> AIM OF THE TASK: Pull each line holding "bending" out of the entries below.

=== DATA SUPPLIED ===

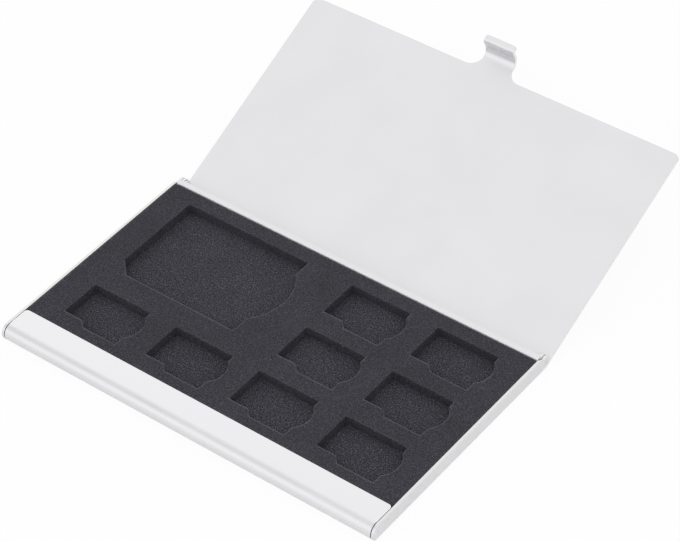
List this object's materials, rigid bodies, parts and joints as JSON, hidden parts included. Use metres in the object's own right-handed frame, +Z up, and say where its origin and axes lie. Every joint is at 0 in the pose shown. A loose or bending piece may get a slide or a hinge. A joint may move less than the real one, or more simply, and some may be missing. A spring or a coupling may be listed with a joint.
{
  "type": "memory card case",
  "caption": "Slim aluminium case for memory cards, with a slotted foam lining, a full-width hinged lid and a snap tab over a rounded nose.",
  "frame": {"origin": "middle of the tray's flat underside, on the surface the case rests on", "axes": "+X across the case to the right as seen from the nose, +Y from the nose to the hinge, +Z up out of the open tray"},
  "size_m": [0.095, 0.1085, 0.0279],
  "materials": {
    "satin_aluminium": "satin, fine-grained",
    "pin_steel": "plain ground steel",
    "charcoal_foam": "matte, closed-cell foam",
    "black_foam": "matte, closed-cell foam",
    "adhesive_film": "matte film"
  },
  "bodies": {
    "tray_assembly": {"base_tray": "satin_aluminium", "hinge_pin_left": "pin_steel", "hinge_pin_right": "pin_steel", "foam_insert": "charcoal_foam", "foam_backing": "black_foam", "adhesive_sheet": "adhesive_film"},
    "lid_assembly": {"lid": "satin_aluminium"}
  },
  "joints": [
    {"name": "lid_hinge", "type": "hinge", "parent": "tray_assembly", "child": "lid_assembly", "pos_m": [0, 0.02804, 0.0024], "axis": [-1, 0, 0], "range_deg": [-156.2, 23.8]}
  ]
}
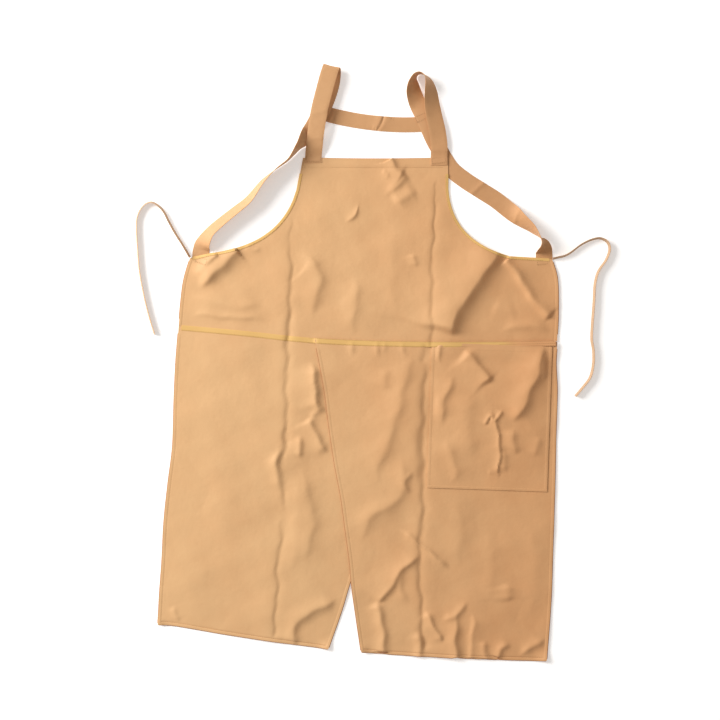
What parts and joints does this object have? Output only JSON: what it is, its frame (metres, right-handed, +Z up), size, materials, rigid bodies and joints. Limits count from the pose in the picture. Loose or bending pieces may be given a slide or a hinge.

===

> RESULT OF THE TASK:
List this object's materials, rigid bodies, parts and joints as JSON, hidden parts included. Use metres in the object's own right-handed frame, +Z up, and say where its origin and axes lie. Every joint is at 0 in the pose shown. A loose or bending piece may get a slide or a hinge. A joint may move less than the real one, or more simply, and some may be missing. A spring or a coupling may be listed with a joint.
What parts and joints does this object have? Output only JSON: what it is, its frame (metres, right-handed, +Z up), size, materials, rigid bodies and joints. Limits count from the pose in the picture. Loose or bending pieces may be given a slide or a hinge.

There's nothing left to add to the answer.